3. Runtime — constructor injection resolves dependencies from the container. The framework handles scope, activation hooks, and preference chains.

This means:

• Framework packages never import inversify or awilix directly — they only use @modularityjs/di
• Tests pass the driver explicitly to createApp() or createTestHarness()
• Swapping DI implementations requires changing one line in the app bootstrap

Swapping the DI driver

To swap from inversify to awilix (or vice versa), change one import and one argument in your app's bootstrap.ts:

// Before
import { inversify } from '@modularityjs/di-inversify';

const app = await createApp({ di: inversify, modules, profiles });

// After
import { awilix } from '@modularityjs/di-awilix';

const app = await createApp({ di: awilix, modules, profiles });

Then swap the workspace dep in your app's package.json (@modularityjs/di-inversify → @modularityjs/di-awilix) and run pnpm install.

Module classes, providers, pools, preferences, lifecycle hooks, and tests need no modification.
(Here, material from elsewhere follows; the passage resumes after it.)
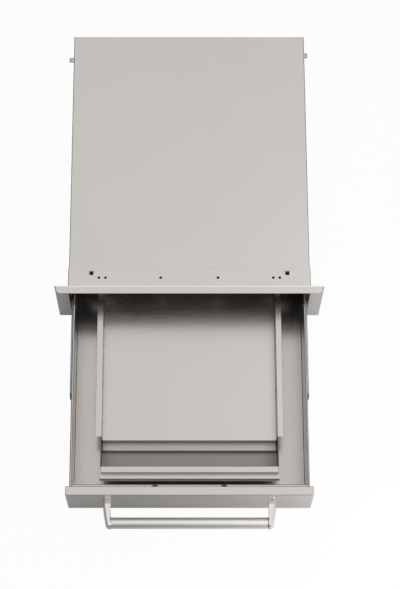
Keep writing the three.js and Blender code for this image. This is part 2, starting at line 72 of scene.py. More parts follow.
PLATE_LOW, PLATE_HIGH = corners_of("face_frame")
CAMERA_FROM_PLATE = np.array([-14.5, -1357, 3740]) * MM
CAMERA_DOWN_ANGLE = 70.3
FOCAL_PIXELS = 1763
PICTURE_HEIGHT = 589
SHIFT_PIXELS = (17, -0.4)
lens = bpy.data.cameras.new("photo_camera")
lens.sensor_width = 36
lens.lens = FOCAL_PIXELS / PICTURE_HEIGHT * lens.sensor_width
lens.shift_x, lens.shift_y = (pixels / PICTURE_HEIGHT for pixels in SHIFT_PIXELS)
camera = bpy.data.objects.new("photo_camera", lens)
camera.location = CAMERA_FROM_PLATE + [0, PLATE_LOW[Y], PLATE_HIGH[Z]]
camera.rotation_euler = (math.radians(90 - CAMERA_DOWN_ANGLE), 0, 0)
scene.collection.objects.link(camera)
scene.camera = camera
scene.view_settings.view_transform = "Standard"


# Housing shell: one sheet of brushed stainless, folded down into two sides and in again
# along the bottom. Round holes and square slots near its front join it to the collar,
# and a slot near each rear edge lets a zinc tab through.
def linear(hex_colour):
    """The linear RGBA of an sRGB hex colour."""
    parts = [int(hex_colour[i : i + 2], 16) / 255 for i in (1, 3, 5)]
    return [p / 12.92 if p <= 0.04045 else ((p + 0.055) / 1.055) ** 2.4 for p in parts] + [1]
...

The framework's metadata, decorator output, and contract surface are identical regardless of which driver is active.

apps/view-preview runs on awilix; apps/demo and apps/demo-prisma run on inversify.

When does the choice matter?

For most apps it doesn't — the abstract contract masks the underlying paradigm. Pick by ecosystem familiarity:

• InversifyJS is the older, more widely-known TypeScript DI container. Its decorator-driven model maps directly to how the framework's @Injectable / @Inject decorators work.
• Awilix is functional and proxy-based, with smaller surface area. The driver translates decorator metadata into Awilix's functional registration model, so app code stays decorator-driven either way.

If a third-party library needs direct access to the underlying container, Container.unwrap<T>() returns the raw container instance for either driver. This is an escape hatch — every other piece of framework code uses only the abstract Container interface.